Further ablation shows that the SC+DMD hybrid distillation strategy is essential for uncompromised quality, with the hybrid consistently outperforming either component alone, especially under aggressive step reduction.
Figure 6: Visual ablation—only the hybrid distillation (SC+DMD) yields preserved motion accuracy and sharp boundaries for fast-moving subjects in low-step settings.
Long-Horizon Robustness and Throughput
Mutual Forcing demonstrates stable audio and video quality across 25s streaming windows, with negligible degradation, whereas traditional teacher/student or self-forcing schemes collapse after 10–15s due to exposure bias.

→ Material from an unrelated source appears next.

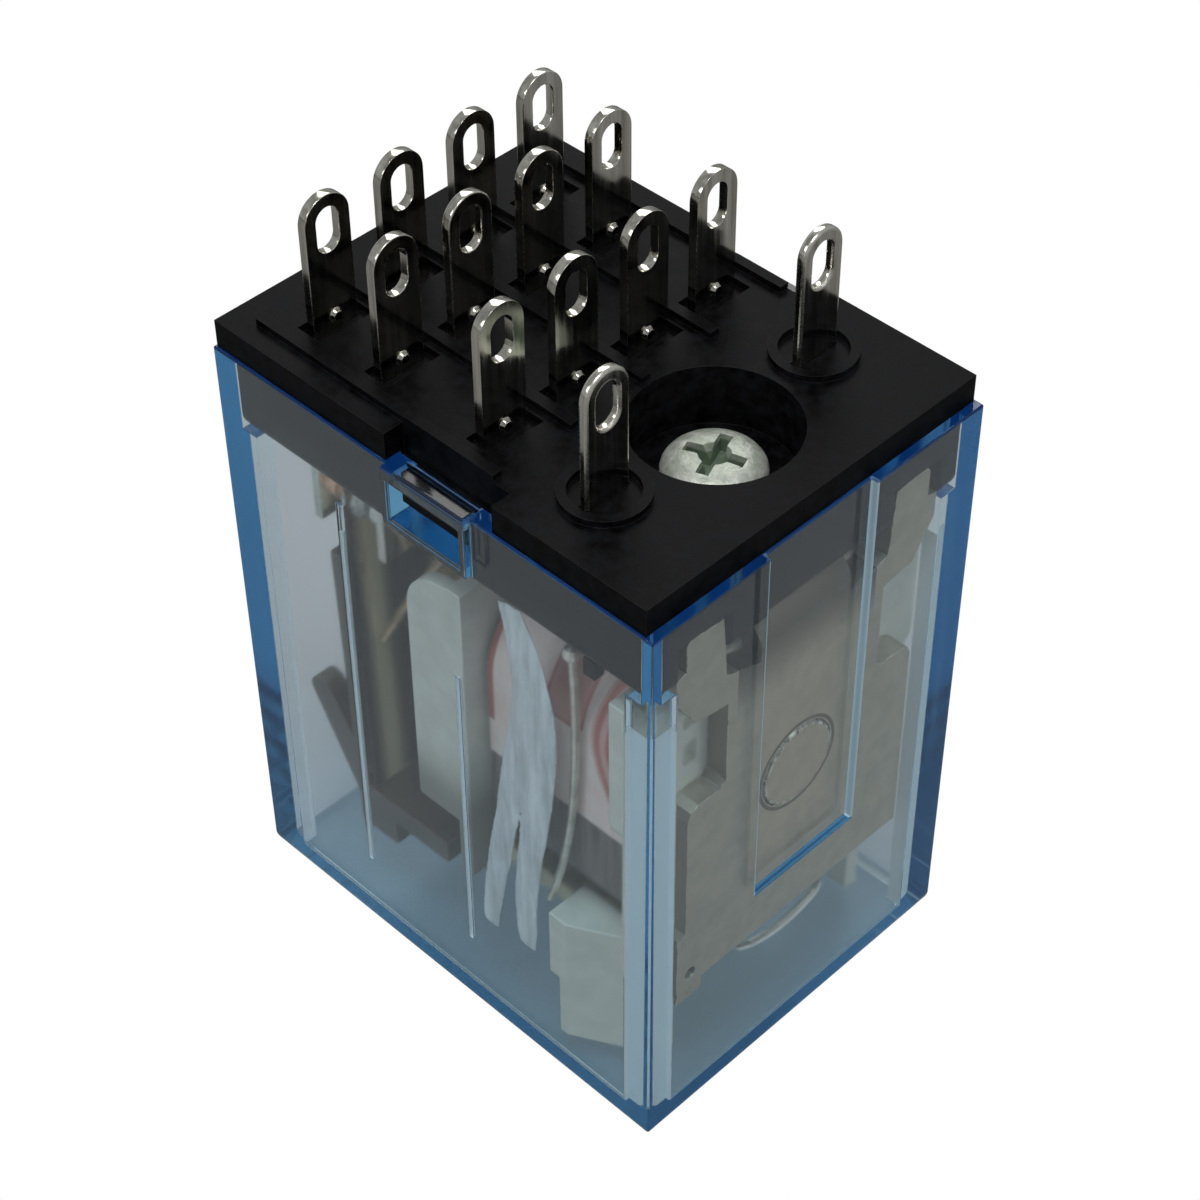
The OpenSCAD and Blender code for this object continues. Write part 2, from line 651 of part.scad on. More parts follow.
// Milky sleeve beside the winding, pinched at the base end and flattened below
module lead_sleeve() color([0.9, 0.9, 0.92, 0.7]) {
    half_thick = 0.22;
    narrow = 0.45;
    spread = 1.5;
    slack = 0.05;
    start_x = 4.2;
    sway = 1.4;
    tip_gap = 1.6;
    taper = 4;
    taper_from = 0.8;
    y = -inner_w / 2 + rib_w + half_thick + slack;
    top = [pole_x + start_x, y, com_z - narrow];
    upper = [pole_x + start_x + sway / 2, y, core_z + coil_hz * 0.6];
    lower = [pole_x + start_x + sway, y, core_z - coil_hz * 0.4];
    tip = [pole_x + start_x - sway / 2, y, cover_t + tip_gap];
    steps = 16;
    p = curve(top, upper, lower, tip, steps);
    wide = [for (k = [0:steps]) let (t = k / steps)
        narrow + spread * sin(min(90, 150 * t)) - taper * max(0, t - taper_from)];
    thin = [for (k = [0:steps]) half_thick];
    tube(p, wide, thin, [0, 1, 0], 12);
}

// Bowed wire under the yoke's end, its two arms turned in beneath the armature
module hinge_spring() color([0.75, 0.75, 0.72]) {
    bow_x = yoke_out - steel_t / 2;
    arm_y = foot_w / 2;
    turn = 0.7;
    sag = 0.5;
    arm_l = 3.4;
    under = yoke_z - steel_t - touch_gap - hinge_wire_d / 2 - run_gap;
    steps = 12;
    bow = [for (k = [0:steps]) let (u = 2 * k / steps - 1)
        [bow_x, u * (arm_y - turn), under - sag * (1 - u * u)]];
    arm = [[bow_x - turn - arm_l, arm_y, under], [bow_x - turn, arm_y, under],
        [bow_x - turn * 0.3, arm_y - turn * 0.3, under]];
    wire(concat([for (q = arm) [q[0], -q[1], q[2]]], bow, [for (k = [2:-1:0]) arm[k]]),
        hinge_wire_d, [0, 0, 1]);
}

// Flexible shunt from a common terminal's tail over to its moving spring
module shunt_lead(i) color([0.72, 0.45, 0.3]) {
    y = pole_y(i);
    side = i > POLES / 2 ? -1 : 1;
    target_x = spring_face - 0.42;
    joint_z = core_z - 1;
    p = curve([com_x - (blade_t + shunt_d) / 2, y, com_z + 0.3], [flange_face - 2, y, com_z - 2],
        [no_x + 1, y + side * pole_pitch / 2, contact_z - 2], [target_x + 0.35, y, joint_z], 16);
    wire(p, shunt_d, [0, 1, 0]);
}

// Everything on the armature is drawn pulled in, then swung out to its rest
module swung_out() {
    translate([yoke_in, 0, yoke_z]) rotate([0, -swing, 0]) translate([-yoke_in, 0, -yoke_z]) children();
}

module armature() color([0.58, 0.57, 0.54]) swung_out() {
    arm_end = yoke_in - 0.15;
    difference() {
        union() {
            block([arm_back + bend_r + steel_t, -armature_w / 2, arm_top - steel_t],
                [arm_end, armature_w / 2, arm_top]);
            block([arm_back, -armature_w / 2, arm_top + bend_r], [arm_face, armature_w / 2, core_z + arm_reach]);
            translate([arm_face + bend_r, 0, arm_top + bend_r]) rotate([90, 0, 0]) intersection() {
                difference() {
                    cylinder(r = bend_r + steel_t, h = armature_w, center = true);
                    cylinder(r = bend_r, h = 2 * armature_w, center = true);
                }
                translate([-2 * steel_t, -2 * steel_t, -armature_w])
                    cube([2 * steel_t, 2 * steel_t, 2 * armature_w]);
            }
        }
        for (sy = [-1, 1]) translate([arm_back - over, sy * rivet_pitch / 2, rivet_z]) rotate([0, 90, 0])
            cylinder(r = rivet_shank_r + fit_gap, h = steel_t + 2 * over);
    }
}

module spring_block() color([0.2, 0.16, 0.13]) swung_out() {
    back = arm_back - fit_gap;
    root = spring_back - 0.45;
    lip = 2.2;
    step = 1.6;
    arm_w = 1.1;
    arm_r = 0.8;
    hollow = 1.1;
    pocket_hy = 1.5;
    web_t = 0.8;
    web_back = root - 0.45;
    web_top = moving_z - 3;
    profile = [[root, block_z], [root + lip, block_z], [root + lip, block_z + step], [back, block_z + step],
        [back, block_z + block_h], [root, block_z + block_h]];
    arm_root = [root + 0.4, block_z + block_h + 0.6];
    arm_tip = [root - 2.6, block_z + block_h + 5];
    difference() {
        union() {
            translate([0, block_w / 2, 0]) rotate([90, 0, 0]) linear_extrude(block_w) polygon(profile);
            block([back - block_wall, -armature_w / 2, block_z + step], [back, armature_w / 2, core_z]);
            block([web_back, -block_w / 2, block_z], [web_back + web_t, block_w / 2, web_top]);
            mirror_copy([0, 1, 0]) translate([0, block_w / 2, 0]) rotate([90, 0, 0]) linear_extrude(arm_w) {
                translate(arm_tip) circle(arm_r);
                polygon([[root - 0.3, block_z + block_h - 1.2], [root + 0.4, block_z + block_h + 1.4],
                    arm_tip + [arm_r * 0.8, arm_r * 0.6], arm_tip - [arm_r * 0.8, arm_r * 0.6]]);
                translate([root, block_z + block_h - 1.4]) square([0.4, 2.4]);
            }
        }
        for (i = [1:POLES])
            block([spring_back - fit_gap, pole_y(i) - spring_w / 2 - fit_gap, spring_tail_z],
                [spring_face + fit_gap, pole_y(i) + spring_w / 2 + fit_gap, block_z + block_h + 2 * over]);
        for (k = [1:POLES - 1]) let (y = (k - POLES / 2) * pole_pitch)
            block([spring_face + hollow, y - pocket_hy, block_z + step + 0.6],
                [back - block_wall - hollow / 2, y + pocket_hy, block_z + block_h + over]);
        for (sy = [-1, 1]) translate([back - block_wall - over, sy * rivet_pitch / 2, rivet_z])
            rotate([0, 90, 0]) cylinder(r = rivet_shank_r + fit_gap, h = block_wall + 2 * over);
    }
}

module block_rivets() color([0.7, 0.6, 0.4]) swung_out() {
    head_r = 1.1;
    head_t = 0.4;
    clinch_r = 1;
    clinch_t = 0.3;
    seat = arm_back - 2 * fit_gap - block_wall;
    for (sy = [-1, 1]) translate([0, sy * rivet_pitch / 2, rivet_z]) rotate([0, 90, 0]) {
        translate([0, 0, seat - head_t]) cylinder(r = head_r, h = head_t);
        translate([0, 0, seat - head_t / 2]) cylinder(r = rivet_shank_r, h = arm_face + clinch_t - seat);
        translate([0, 0, arm_face + fit_gap]) cylinder(r = clinch_r, h = clinch_t);
    }
}

module moving_spring(i) color([0.66, 0.6, 0.5]) swung_out() difference() {
    cross_plate(spring_back, spring_t) translate([pole_y(i) - spring_w / 2, 0]) {
        translate([0, spring_tail_z + fit_gap]) square([spring_w, moving_z - spring_tail_z]);
        translate([spring_w / 2 - contact_r - 0.1, moving_z - 1]) square([2 * contact_r + 0.2, 2.05]);
    }
    translate([spring_back - over, pole_y(i), moving_z]) rotate([0, 90, 0])
        cylinder(r = shank_r + fit_gap, h = spring_t + 2 * over);
}

module moving_contact(i) color([0.85, 0.84, 0.8]) swung_out() {
    head(spring_face + fit_gap, spring_face + contact_h, pole_y(i), moving_z);
    head(spring_back - fit_gap, spring_back - contact_h, pole_y(i), moving_z);
    translate([spring_back - fit_gap - 0.1, pole_y(i), moving_z]) rotate([0, 90, 0])
        cylinder(r = shank_r, h = spring_t + 2 * fit_gap + 0.2);
}

cover();
base();
base_screw();
yoke();
core();
bobbin();
coil_winding();
coil_tape();
lead_sleeve();
hinge_spring();
armature();
spring_block();
block_rivets();
for (i = [1:2]) {
    coil_terminal(i);
    coil_lead(i);
}
for (i = [1:POLES]) {
    nc_terminal(i);
    no_terminal(i);
    common_terminal(i);
    nc_contact(i);
    no_contact(i);
    moving_spring(i);
    moving_contact(i);
    shunt_lead(i);
}
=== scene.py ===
import math

import bpy
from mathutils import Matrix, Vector


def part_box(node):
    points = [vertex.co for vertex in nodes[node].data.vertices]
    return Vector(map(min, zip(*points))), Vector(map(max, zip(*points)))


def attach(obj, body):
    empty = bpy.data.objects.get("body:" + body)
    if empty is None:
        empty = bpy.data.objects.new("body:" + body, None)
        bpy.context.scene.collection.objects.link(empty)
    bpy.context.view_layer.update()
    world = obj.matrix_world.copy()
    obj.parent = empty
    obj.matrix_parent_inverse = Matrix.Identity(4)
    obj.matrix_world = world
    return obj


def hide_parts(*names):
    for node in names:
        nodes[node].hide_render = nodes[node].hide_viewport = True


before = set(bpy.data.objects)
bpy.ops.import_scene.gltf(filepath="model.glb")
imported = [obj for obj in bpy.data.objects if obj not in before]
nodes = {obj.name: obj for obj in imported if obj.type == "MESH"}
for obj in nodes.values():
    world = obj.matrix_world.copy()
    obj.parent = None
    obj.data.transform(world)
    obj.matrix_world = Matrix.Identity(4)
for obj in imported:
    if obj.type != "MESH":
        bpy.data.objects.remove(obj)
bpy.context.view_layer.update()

# Camera. It looks down on the coil end and the long lit wall, as the photograph does,
# with the corner between them nearest.
CAMERA_PLACE = (0.069749, -0.069434, 0.114550)
CAMERA_TURN = (46.2289, 0.3611, 44.6641)
CAMERA_LENS = 83.81
CAMERA_FILM = 36
CAMERA_NEAR = 0.01
CAMERA_FAR = 5

bpy.ops.object.camera_add(location=CAMERA_PLACE, rotation=[math.radians(turn) for turn in CAMERA_TURN])
camera = bpy.context.object
camera.name = "camera"
camera.data.sensor_width = CAMERA_FILM
camera.data.lens = CAMERA_LENS
camera.data.clip_start = CAMERA_NEAR
camera.data.clip_end = CAMERA_FAR
bpy.context.scene.camera = camera
bpy.context.scene.view_settings.view_transform = "Standard"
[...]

The practical impact is manifest in real-time throughput: Mutual Forcing attains up to 30 FPS at 192×336 resolution on a single GPU, compared to <1.5 FPS for Ovi/Universe-1 with multi-GPU setup.
Practical and Theoretical Implications
Practically, Mutual Forcing enables deployable, high-quality, long-duration audio-video generation for real-time avatars, human-computer interfaces, and downstream multimodal agents, unencumbered by teacher distillation or CFG. Architecturally, the unification of streaming inference and robust autoregressive quality under a dual-mode, weight-shared, self-evolving regime represents a directionally critical step for token-efficient, train-inference aligned diffusion modeling.
Theoretically, these results reinforce the value of self-consistency objectives and joint parameterizing for mitigating exposure bias. The extensibility of the method to additional modalities (e.g., pose, text, depth) and other streaming conditional generation tasks is immediate, given the abstraction of context and the plug-and-play nature of the pipeline.
Conclusion
Mutual Forcing establishes a new standard in efficient, high-quality streaming audio-video generation, integrating self-distillation and train-inference consistency in a unified framework. The empirical evidence supports both performance and inference cost claims, with architectural and methodological implications that are poised to influence future research in multi-modal generative modeling and real-time interactive AI systems.